An example will make this clear—we will take the mythical founding of Rome.


A quick summary:

- "The twins Romulus and Remus,1 the sons of Mars, were born into a royal family of Alba Longa, but their great uncle ordered that they be killed as infants. They were exposed but then found by a she-wolf who suckled them until a shepherd found them and raised them. Upon reaching manhood they killed their great uncle and set out to found a new city with their followers, but Romulus killed Remus,2 after which Romulus founded Rome and established the city’s political institutions. In order to procure women, the newly minted Romans abducted women from the Sabines, sparking a war that ended in a truce and the integration of the Sabines into Rome. Romulus ruled until his death, variously given as disappearing into a whirlwind, being murdered by the Roman senate, or being taken up to the heavens by Mars. The next king, Numa Pompilius, was chosen from among the Sabines. A wise and pious man, Numa only reluctantly accepted kingship, demanding that an augur consecrate his rule. He disbanded Romulus’ war band,3 and founded Rome’s religious institutions including the state cult."

The Odinic Romulus is a very different figure than the Tyrrhic Numa. Romulus is the founder who brings the sacred fire and has an element of wildness and barbarism about him.4 He is somewhat beyond the pale, being a fratricide, and being eventually killed by the senate who represents what is venerable and ancient. He is a dark, violent, revolutionary, uncanny figure. You are not meant to emulate him—a civilization of Romuluses could not work—you are meant to respect him, maybe even fear him a little. He is a wartime king.5 Numa, on the other hand, is your moral exemplar. He reluctantly accepts power in middle age, founds the religious institutions, and is concerned with justice. He is the model of gravitas, the successor, the peacetime king. Again, we must note that Romulus and Numa are not incompatible—the Romans considered both representative of divine rulership, both authoritative. Note also that Romulus, while not the moral exemplar, is “senior”, even if he represents youth,6 speed, frenzy—the child the father of the man. He has “firstness”, he is the founder, and his will necessarily prevails; Numa’s job is to carry out and interpret that will.

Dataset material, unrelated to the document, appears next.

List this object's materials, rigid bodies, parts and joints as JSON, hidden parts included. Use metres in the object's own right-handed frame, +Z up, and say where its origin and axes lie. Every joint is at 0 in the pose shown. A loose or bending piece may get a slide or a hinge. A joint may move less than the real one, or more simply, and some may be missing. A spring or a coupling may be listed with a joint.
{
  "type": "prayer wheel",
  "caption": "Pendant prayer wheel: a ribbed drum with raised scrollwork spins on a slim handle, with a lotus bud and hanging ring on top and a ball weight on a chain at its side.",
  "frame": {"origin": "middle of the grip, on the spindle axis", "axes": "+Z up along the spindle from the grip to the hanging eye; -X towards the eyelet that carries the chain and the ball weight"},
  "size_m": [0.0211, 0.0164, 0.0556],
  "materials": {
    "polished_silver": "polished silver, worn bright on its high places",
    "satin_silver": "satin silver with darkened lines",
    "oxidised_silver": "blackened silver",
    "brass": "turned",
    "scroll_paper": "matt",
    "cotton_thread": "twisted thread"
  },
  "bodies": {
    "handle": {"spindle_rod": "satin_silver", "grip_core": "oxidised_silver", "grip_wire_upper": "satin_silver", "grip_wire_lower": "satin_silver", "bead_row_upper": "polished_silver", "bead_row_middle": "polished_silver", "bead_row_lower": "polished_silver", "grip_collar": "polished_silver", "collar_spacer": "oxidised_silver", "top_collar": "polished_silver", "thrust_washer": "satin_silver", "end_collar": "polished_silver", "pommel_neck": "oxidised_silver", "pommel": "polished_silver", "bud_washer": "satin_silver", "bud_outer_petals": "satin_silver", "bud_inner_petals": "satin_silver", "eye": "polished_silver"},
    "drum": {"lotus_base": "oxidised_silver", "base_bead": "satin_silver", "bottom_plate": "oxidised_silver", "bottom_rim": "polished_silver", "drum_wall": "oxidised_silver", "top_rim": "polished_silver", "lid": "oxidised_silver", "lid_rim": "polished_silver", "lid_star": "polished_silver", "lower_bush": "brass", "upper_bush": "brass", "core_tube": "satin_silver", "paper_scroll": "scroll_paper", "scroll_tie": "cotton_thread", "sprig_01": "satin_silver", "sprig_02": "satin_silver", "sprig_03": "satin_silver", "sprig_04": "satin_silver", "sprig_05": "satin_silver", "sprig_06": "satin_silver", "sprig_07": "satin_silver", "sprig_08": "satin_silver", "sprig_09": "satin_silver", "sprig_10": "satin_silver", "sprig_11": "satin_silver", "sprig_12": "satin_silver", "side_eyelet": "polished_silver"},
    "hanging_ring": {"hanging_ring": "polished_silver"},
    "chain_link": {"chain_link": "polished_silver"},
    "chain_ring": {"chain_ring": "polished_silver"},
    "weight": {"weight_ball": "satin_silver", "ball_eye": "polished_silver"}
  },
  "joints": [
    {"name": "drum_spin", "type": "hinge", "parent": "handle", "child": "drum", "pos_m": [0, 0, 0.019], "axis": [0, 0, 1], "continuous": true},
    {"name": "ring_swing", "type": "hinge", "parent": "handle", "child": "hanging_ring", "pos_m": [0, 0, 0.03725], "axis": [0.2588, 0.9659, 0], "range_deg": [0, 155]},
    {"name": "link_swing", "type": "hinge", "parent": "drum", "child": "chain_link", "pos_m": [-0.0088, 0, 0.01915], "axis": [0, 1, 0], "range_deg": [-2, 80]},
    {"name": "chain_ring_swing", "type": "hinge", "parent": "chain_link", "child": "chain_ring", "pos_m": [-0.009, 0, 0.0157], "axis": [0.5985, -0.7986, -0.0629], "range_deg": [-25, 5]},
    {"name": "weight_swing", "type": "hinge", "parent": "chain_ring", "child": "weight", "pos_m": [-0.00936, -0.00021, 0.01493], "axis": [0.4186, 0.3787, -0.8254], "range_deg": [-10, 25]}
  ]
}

Let us look at another example closer to our time: legal realism vs. legal formalism.

Realism and formalism are two philosophical approaches to law, and have been with us as long as law itself. If we look at the American context,7 we can see a very distinct Odinic-Tyrrhic dynamic at play. Legal realism is the idea that the law is a living body that evolves—law is subject to the will of the judge, who must continually reinterpret it according to circumstances particular to time and place.8 Legal formalism—also known as “originalism”—is the idea that the law is something logical and self-evident, that legal interpretations are guided by formal principles.9 Without giving a blow-by-blow account, American legal history is the history of the realist as the creator of law and the formalist as maintainer. In one generation—say, that of Thomas Jefferson and John Marshall—the realist and the formalist battle for supremacy, with the realist prevailing and the formalist of the next generation affixing to his creation the stamp of traditional legitimacy. To his own generation, the realist looks frenzied and disordered, a lawgiver beyond the pale, awful to behold;10 but to the next generation he just is the tradition, and the function of the formalist is to sanctify, order, and interpret the creative power wielded by the realist."

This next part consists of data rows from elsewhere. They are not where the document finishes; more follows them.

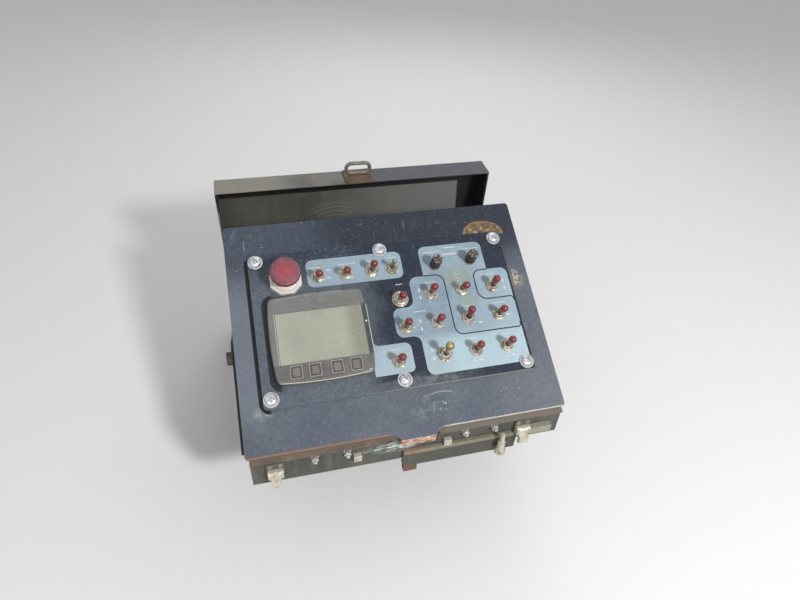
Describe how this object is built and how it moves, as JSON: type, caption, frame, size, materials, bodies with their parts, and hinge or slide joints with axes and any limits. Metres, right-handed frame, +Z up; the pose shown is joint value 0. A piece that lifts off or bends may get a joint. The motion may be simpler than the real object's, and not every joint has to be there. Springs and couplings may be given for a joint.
{
  "type": "screed control box",
  "caption": "Wedge-shaped sheet-metal control console with toggles, knobs, a display and a stop button, and a swing-over guard cover standing open behind.",
  "frame": {"origin": "centre of the four mounting holes on the underside of the mounting plate", "axes": "+Z up, +X to the operator's right, the operator stands on the -Y side"},
  "size_m": [0.4058, 0.4348, 0.324],
  "materials": {
    "tub_front": "worn grey-green paint, rusty edge",
    "tub_chin": "worn grey-green paint",
    "tub_bottom": "worn grey-green paint",
    "tub_back": "worn grey-green paint",
    "tub_sides": "worn grey-green paint",
    "mount_plate": "dirty paint over steel",
    "mount_angle": "dusty paint",
    "face_plate": "satin dark slate paint, scratched",
    "side_rails": "black paint",
    "front_studs": "weathered zinc",
    "front_nuts": "weathered zinc",
    "wall_nuts": "weathered zinc, dust",
    "latch_plates": "worn grey-green paint",
    "latch_rivets": "weathered zinc",
    "latch_bodies": "weathered zinc, dust",
    "latch_catches": "weathered zinc, dust",
    "end_bar": "dusty cream paint",
    "hanger_bolt": "weathered zinc, dust",
    "lock_lug": "rusty steel",
    "control_panel": "satin navy-black overlay",
    "legend_pads": "printed light blue-grey",
    "panel_washers": "zinc",
    "panel_screws": "bright zinc",
    "display_housing": "smoky dark plastic",
    "display_glass": "grey-green display, off",
    "soft_keys": "dark membrane keys",
    "display_lamp": "clear lamp lens",
    "stop_ring": "bare metal",
    "stop_collar": "black",
    "stop_head": "faded red",
    "switch_bodies": "dull nickel",
    "switch_washers": "dull nickel",
    "switch_nuts": "dull nickel",
    "switch_levers": "nickel",
    "lever_caps": "dark red vinyl",
    "brass_ball": "tarnished brass",
    "knob_bushings": "dull nickel",
    "knobs": "brown-black plastic, dusty top",
    "cable_gland": "black nylon",
    "gland_nut": "black nylon",
    "pivot_spacers": "dull zinc",
    "pivot_bolts": "dull zinc",
    "pivot_nuts": "dull zinc",
    "stop_pins": "dull zinc",
    "cover_pan": "dusty olive-grey paint",
    "cover_arms": "dark paint",
    "arm_bolts": "dull zinc",
    "lock_base": "rusty steel",
    "lock_eye": "worn steel"
  },
  "bodies": {
    "box": {"tub_front": "tub_front", "tub_chin": "tub_chin", "tub_bottom": "tub_bottom", "tub_back": "tub_back", "tub_sides": "tub_sides", "mount_plate": "mount_plate", "mount_angle": "mount_angle", "face_plate": "face_plate", "side_rails": "side_rails", "front_studs": "front_studs", "front_nuts": "front_nuts", "wall_nuts": "wall_nuts", "latch_plates": "latch_plates", "latch_rivets": "latch_rivets", "latch_bodies": "latch_bodies", "latch_catches": "latch_catches", "end_bar": "end_bar", "hanger_bolt": "hanger_bolt", "lock_lug": "lock_lug", "control_panel": "control_panel", "legend_pads": "legend_pads", "panel_washers": "panel_washers", "panel_screws": "panel_screws", "display_housing": "display_housing", "display_glass": "display_glass", "soft_keys": "soft_keys", "display_lamp": "display_lamp", "stop_ring": "stop_ring", "stop_collar": "stop_collar", "stop_head": "stop_head", "switch_bodies": "switch_bodies", "switch_washers": "switch_washers", "switch_nuts": "switch_nuts", "switch_levers": "switch_levers", "lever_caps": "lever_caps", "brass_ball": "brass_ball", "knob_bushings": "knob_bushings", "knobs": "knobs", "cable_gland": "cable_gland", "gland_nut": "gland_nut", "pivot_spacers": "pivot_spacers", "pivot_bolts": "pivot_bolts", "pivot_nuts": "pivot_nuts", "stop_pins": "stop_pins"},
    "cover": {"cover_pan": "cover_pan", "cover_arms": "cover_arms", "arm_bolts": "arm_bolts", "lock_base": "lock_base", "lock_eye": "lock_eye"}
  },
  "joints": [
    {"name": "cover_hinge", "type": "hinge", "parent": "box", "child": "cover", "pos_m": [0, 0.07828, 0.02772], "axis": [1, 0, 0], "range_deg": [0, 116]}
  ]
}
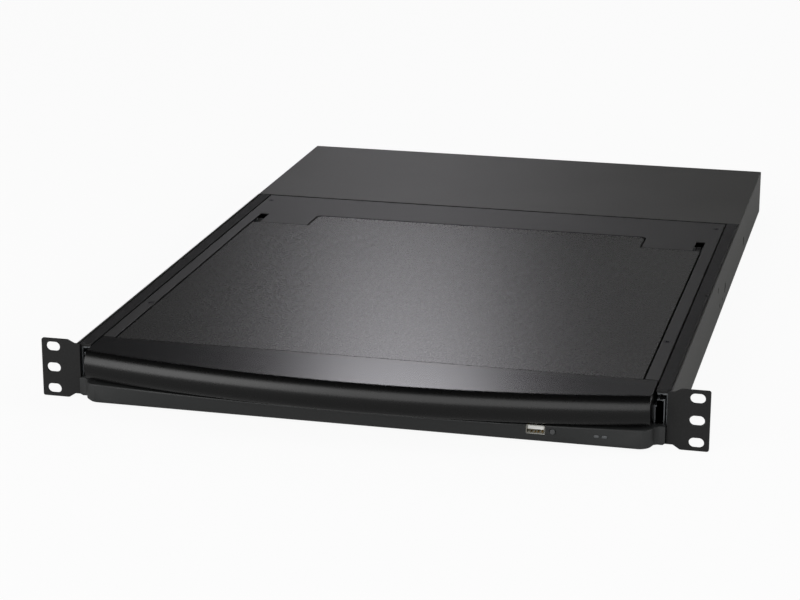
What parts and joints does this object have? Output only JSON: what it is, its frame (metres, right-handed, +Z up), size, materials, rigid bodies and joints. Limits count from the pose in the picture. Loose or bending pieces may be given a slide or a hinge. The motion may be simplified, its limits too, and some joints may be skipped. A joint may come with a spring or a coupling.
{
  "type": "rackmount lcd console drawer",
  "caption": "One-unit 19 inch rack drawer with a fold-up flat screen, keyboard and touchpad on ball slides, closed.",
  "frame": {"origin": "centre of the rack bolt pattern, on the plane where the ears seat on the rack posts", "axes": "+X to the right seen from the front, +Y back into the rack, +Z up"},
  "size_m": [0.4826, 0.685, 0.0436],
  "materials": {
    "painted_steel": "fine powder coat, satin",
    "zinc_steel": "bright zinc plate",
    "black_plastic": "fine moulded texture",
    "gloss_black": "polished",
    "key_plastic": "satin",
    "screen_glass": "anti-glare",
    "module_metal": "bare sheet",
    "circuit_board": "solder mask",
    "soft_rubber": "matt",
    "connector_shell": "nickel plate",
    "light_pipe": "clear moulding",
    "black_screw": "black zinc"
  },
  "bodies": {
    "chassis": {"chassis_pan": "painted_steel", "rear_cover": "painted_steel", "rear_panel": "painted_steel", "ear_bracket_right": "painted_steel", "ear_bracket_left": "painted_steel", "slide_outer_right": "zinc_steel", "slide_outer_left": "zinc_steel", "chassis_screws": "black_screw", "power_supply": "circuit_board", "main_board": "circuit_board", "power_inlet": "black_plastic", "power_switch_frame": "black_plastic", "rear_ports": "connector_shell", "arm_bracket": "zinc_steel"},
    "rocker": {"power_rocker": "black_plastic"},
    "arm_rear": {"cable_arm_rear": "zinc_steel", "arm_elbow_pin": "zinc_steel"},
    "arm_front": {"cable_arm_front": "zinc_steel"},
    "slide_middle_right": {"slide_middle_right": "zinc_steel"},
    "slide_middle_left": {"slide_middle_left": "zinc_steel"},
    "cage_outer_right": {"ball_cage_outer_right": "zinc_steel"},
    "cage_outer_left": {"ball_cage_outer_left": "zinc_steel"},
    "cage_inner_right": {"ball_cage_inner_right": "zinc_steel"},
    "cage_inner_left": {"ball_cage_inner_left": "zinc_steel"},
    "drawer": {"slide_inner_right": "zinc_steel", "slide_inner_left": "zinc_steel", "drawer_tray": "painted_steel", "drawer_top_frame": "painted_steel", "drawer_screws": "black_screw", "front_bezel": "black_plastic", "usb_port_front": "connector_shell", "status_light": "light_pipe", "front_board": "circuit_board", "keyboard_deck": "black_plastic", "keyboard_base": "module_metal", "touchpad": "black_plastic", "drawer_board": "circuit_board", "hinge_brackets": "zinc_steel", "hinge_pins": "zinc_steel"},
    "reset": {"reset_button": "black_plastic"},
    "touch_left": {"touchpad_button_left": "key_plastic"},
    "touch_right": {"touchpad_button_right": "key_plastic"},
    "function_row": {"function_keys": "key_plastic"},
    "number_row": {"number_keys": "key_plastic"},
    "upper_row": {"upper_keys": "key_plastic"},
    "home_row": {"home_keys": "key_plastic"},
    "shift_row": {"shift_keys": "key_plastic"},
    "bottom_row": {"bottom_keys": "key_plastic"},
    "space": {"space_bar": "key_plastic"},
    "keypad": {"keypad_keys": "key_plastic"},
    "lid": {"hinge_arms": "zinc_steel", "lid_cover": "painted_steel", "lid_bezel": "black_plastic", "lcd_glass": "screen_glass", "lcd_module": "module_metal", "lid_bumpers": "soft_rubber", "handle_shell": "black_plastic", "handle_bar": "gloss_black"},
    "osd": {"osd_buttons": "black_plastic"},
    "screen_power": {"screen_power_button": "black_plastic"}
  },
  "joints": [
    {"name": "drawer_slide", "type": "slide", "parent": "chassis", "child": "drawer", "axis": [0, -1, 0], "range_m": [0, 0.42]},
    {"name": "slide_middle_right_run", "type": "slide", "parent": "chassis", "child": "slide_middle_right", "axis": [0, -1, 0], "range_m": [0, 0.2105]},
    {"name": "cage_outer_right_run", "type": "slide", "parent": "chassis", "child": "cage_outer_right", "axis": [0, -1, 0], "range_m": [0, 0.1055]},
    {"name": "cage_inner_right_run", "type": "slide", "parent": "chassis", "child": "cage_inner_right", "axis": [0, -1, 0], "range_m": [0, 0.3155]},
    {"name": "slide_middle_left_run", "type": "slide", "parent": "chassis", "child": "slide_middle_left", "axis": [0, -1, 0], "range_m": [0, 0.2105]},
    {"name": "cage_outer_left_run", "type": "slide", "parent": "chassis", "child": "cage_outer_left", "axis": [0, -1, 0], "range_m": [0, 0.1055]},
    {"name": "cage_inner_left_run", "type": "slide", "parent": "chassis", "child": "cage_inner_left", "axis": [0, -1, 0], "range_m": [0, 0.3155]},
    {"name": "arm_rear_swing", "type": "hinge", "parent": "chassis", "child": "arm_rear", "pos_m": [-0.185, 0.47, 0], "axis": [0, 0, -1], "range_deg": [0, 34.7]},
    {"name": "arm_front_swing", "type": "hinge", "parent": "arm_rear", "child": "arm_front", "pos_m": [0.185, 0.47, 0], "axis": [0, 0, 1], "range_deg": [0, 69.4]},
    {"name": "lid_hinge", "type": "hinge", "parent": "drawer", "child": "lid", "pos_m": [0, 0.368, 0.0122], "axis": [-1, 0, 0], "range_deg": [0, 115]},
    {"name": "power_rocker_tilt", "type": "hinge", "parent": "chassis", "child": "rocker", "pos_m": [0.112, 0.637, 0], "axis": [0, 0, 1], "range_deg": [0, 16]},
    {"name": "reset_press", "type": "slide", "parent": "drawer", "child": "reset", "axis": [0, 1, 0], "range_m": [0, 0.001], "stiffness_N_per_m": 500, "springref_m": -0.0005},
    {"name": "touch_left_press", "type": "slide", "parent": "drawer", "child": "touch_left", "axis": [0, 0, -1], "range_m": [0, 0.0008], "stiffness_N_per_m": 900, "springref_m": -0.0005},
    {"name": "touch_right_press", "type": "slide", "parent": "drawer", "child": "touch_right", "axis": [0, 0, -1], "range_m": [0, 0.0008], "stiffness_N_per_m": 900, "springref_m": -0.0005},
    {"name": "function_row_press", "type": "slide", "parent": "drawer", "child": "function_row", "axis": [0, 0, -1], "range_m": [0, 0.002], "stiffness_N_per_m": 1500, "springref_m": -0.0005},
    {"name": "number_row_press", "type": "slide", "parent": "drawer", "child": "number_row", "axis": [0, 0, -1], "range_m": [0, 0.002], "stiffness_N_per_m": 1500, "springref_m": -0.0005},
    {"name": "upper_row_press", "type": "slide", "parent": "drawer", "child": "upper_row", "axis": [0, 0, -1], "range_m": [0, 0.002], "stiffness_N_per_m": 1500, "springref_m": -0.0005},
    {"name": "home_row_press", "type": "slide", "parent": "drawer", "child": "home_row", "axis": [0, 0, -1], "range_m": [0, 0.002], "stiffness_N_per_m": 1500, "springref_m": -0.0005},
    {"name": "shift_row_press", "type": "slide", "parent": "drawer", "child": "shift_row", "axis": [0, 0, -1], "range_m": [0, 0.002], "stiffness_N_per_m": 1500, "springref_m": -0.0005},
    {"name": "bottom_row_press", "type": "slide", "parent": "drawer", "child": "bottom_row", "axis": [0, 0, -1], "range_m": [0, 0.002], "stiffness_N_per_m": 1500, "springref_m": -0.0005},
    {"name": "space_press", "type": "slide", "parent": "drawer", "child": "space", "axis": [0, 0, -1], "range_m": [0, 0.002], "stiffness_N_per_m": 1500, "springref_m": -0.0005},
    {"name": "keypad_press", "type": "slide", "parent": "drawer", "child": "keypad", "axis": [0, 0, -1], "range_m": [0, 0.002], "stiffness_N_per_m": 1500, "springref_m": -0.0005},
    {"name": "osd_press", "type": "slide", "parent": "lid", "child": "osd", "axis": [0, 0, 1], "range_m": [0, 0.0006], "stiffness_N_per_m": 900, "springref_m": -0.0005},
    {"name": "screen_power_press", "type": "slide", "parent": "lid", "child": "screen_power", "axis": [0, 0, 1], "range_m": [0, 0.0006], "stiffness_N_per_m": 900, "springref_m": -0.0005}
  ],
  "couplings": [
    {"joint": "slide_middle_right_run", "follows": "drawer_slide", "ratio": 0.5},
    {"joint": "cage_outer_right_run", "follows": "drawer_slide", "ratio": 0.25},
    {"joint": "cage_inner_right_run", "follows": "drawer_slide", "ratio": 0.75},
    {"joint": "slide_middle_left_run", "follows": "drawer_slide", "ratio": 0.5},
    {"joint": "cage_outer_left_run", "follows": "drawer_slide", "ratio": 0.25},
    {"joint": "cage_inner_left_run", "follows": "drawer_slide", "ratio": 0.75},
    {"joint": "arm_rear_swing", "follows": "drawer_slide", "rad_per_m": 1.437},
    {"joint": "arm_front_swing", "follows": "drawer_slide", "rad_per_m": 2.874}
  ]
}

(https://imperiumpress.substack.com/p/the-odinic-vs-the-tyrrhic)


More information

* Book: Mitra-Varuna (Georges Dumézil)

URL =

IP:

"It’s not often that a work of comparative mythology has concrete applications in the modern world, but such is the power of Dumézil’s Mitra-Varuna.

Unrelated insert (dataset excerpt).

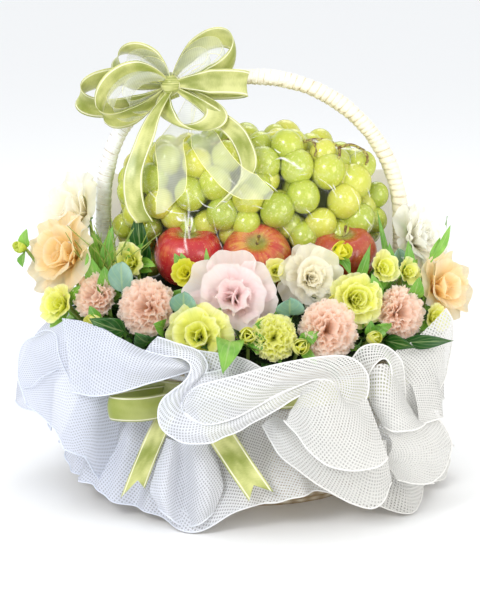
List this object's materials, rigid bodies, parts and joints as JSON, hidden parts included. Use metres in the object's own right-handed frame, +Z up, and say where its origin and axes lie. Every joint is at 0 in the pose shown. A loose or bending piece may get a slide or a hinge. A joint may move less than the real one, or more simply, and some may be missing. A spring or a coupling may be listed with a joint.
{
  "type": "fruit and flower gift basket",
  "caption": "Oval basket of grapes, apples and mixed blossoms in a white net wrap, with a wrapped arch handle, a satin bow and trailing ribbons.",
  "frame": {"origin": "centre of the basket's flat base, on the surface that it stands on", "axes": "+Z up through the handle's top, +X to the right seen from the front, -Y towards the front"},
  "size_m": [0.4437, 0.4196, 0.4548],
  "materials": {
    "woven_ivory": "matte",
    "moss": "matte",
    "paper_wrap_ivory": "satin",
    "apple_skin": "gloss",
    "grape_skin": "gloss",
    "liner_cloth": "matte",
    "net_white": "matte",
    "satin_green": "satin",
    "organza_white": "satin",
    "petal_pink": "matte",
    "petal_peach": "matte",
    "petal_apricot": "matte",
    "petal_cream": "matte",
    "petal_white": "matte",
    "petal_lime": "matte",
    "petal_yellow": "matte",
    "petal_green": "matte",
    "leaf_dark": "satin",
    "leaf_grey": "matte",
    "leaf_green": "satin"
  },
  "bodies": {
    "root": {"basket": "woven_ivory", "planting_bed": "moss", "handle": "paper_wrap_ivory", "apple_left": "apple_skin", "apple_middle": "apple_skin", "apple_right": "apple_skin", "grapes": "grape_skin", "liner": "liner_cloth", "net_wrap": "net_white", "satin_bow": "satin_green", "sheer_ribbon": "organza_white", "waist_ribbon": "satin_green", "lisianthus_pink": "petal_pink", "carnation_peach_left": "petal_peach", "carnation_peach_far_left": "petal_peach", "lisianthus_apricot_left": "petal_apricot", "lisianthus_cream_left": "petal_cream", "lisianthus_cream_middle": "petal_cream", "lisianthus_peach_front": "petal_peach", "carnation_peach_right": "petal_peach", "lisianthus_white_right": "petal_white", "lisianthus_apricot_right": "petal_apricot", "carnation_lime_right": "petal_lime", "carnation_lime_front": "petal_lime", "lisianthus_lime_front": "petal_lime", "bloom_lime_upper_left": "petal_lime", "bloom_yellow_left": "petal_yellow", "bloom_lime_low_left": "petal_lime", "bud_lime_left": "petal_lime", "bud_yellow_right": "petal_yellow", "bloom_lime_upper_right": "petal_lime", "bloom_lime_middle": "petal_lime", "bud_lime_front": "petal_lime", "bud_lime_front_right": "petal_lime", "bloom_lime_side_right": "petal_lime", "bloom_lime_low_right": "petal_lime", "bud_lime_low_right": "petal_lime", "bud_green_left": "petal_green", "leaf_dark_upper_left": "leaf_dark", "leaf_green_far_left": "leaf_green", "leaf_grey_left": "leaf_grey", "leaf_under_apple": "leaf_green", "leaf_spike_middle": "leaf_green", "leaf_grey_middle": "leaf_grey", "leaf_dark_low_left": "leaf_dark", "leaf_dark_front_left": "leaf_dark", "leaf_bright_front": "leaf_green", "leaf_over_net": "leaf_green", "leaf_grey_right": "leaf_grey", "leaf_tall_right": "leaf_green", "leaf_thin_right": "leaf_green", "leaf_grey_upper_right": "leaf_grey", "leaf_white_side_right": "leaf_green", "leaf_dark_blade_right": "leaf_dark", "leaf_dark_low_right": "leaf_dark", "leaf_dark_front_right": "leaf_dark"}
  },
  "joints": []
}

In it, Dumézil uses comparative evidence to draw out a conception of sovereignty common to the Indo-European world and thus ancient. He begins by noticing the parallels between the Romans and Indians. The Romans had essentially two classes of public religious figure: a) the Luperci who presided over the Lupercalia, and b) the flamines who presided over the state cult—he then draws parallels between these and the Gandharva/brahmins in the East. The Lupercalia was an extremely archaic annual festival that involved unruly and bloody fertility rites of an esoteric nature which connected it to the traditional founders Romulus and Remus; the Luperci were youths who formed an initiatic war band, carrying out these bizarre rites and wearing animal disguises—the parallels with the Germanic wolf-cults are clear, as with the Indian Gandharva. The state cult, on the other hand, was the centre of the religious life of the city, which was carried out by a priestly couple, the rex-flamen. This was what most Romans would encounter in everyday life, and which provided a sense of stability, continuity, and social cohesion. The two are oppositional, though not antagonistic—the Luperci appear only one day a year, the flamines daily; the flamines represent divine order, the Luperci divine disorder; the flamines are radically familiar, the Luperci radically other. Above all, the Luperci represent speed and violence (celeritas), the flamines majesty and solemnity (gravitas). The Luperci are the type of the magician-king, the flamines that of the jurist-priest.

This dichotomy runs through notions of sovereignty throughout the various Indo-European branches. I have already drawn out some of the political implications of this framework in my article The Odinic vs. the Tyrrhic, so I will refer you there for those. This book, when read a little below the surface (and there is a lot below the surface), reveals itself to be the ultimate work of political theology, exhaustively describing our social reality from the Bronze Age to now. It is of course more than that—it is a set of theological categories which have political implications, not a set of political categories. I hope to draw out more of the theological implications of this framework in the future if I ever get time to write a book between all the other things IP demands."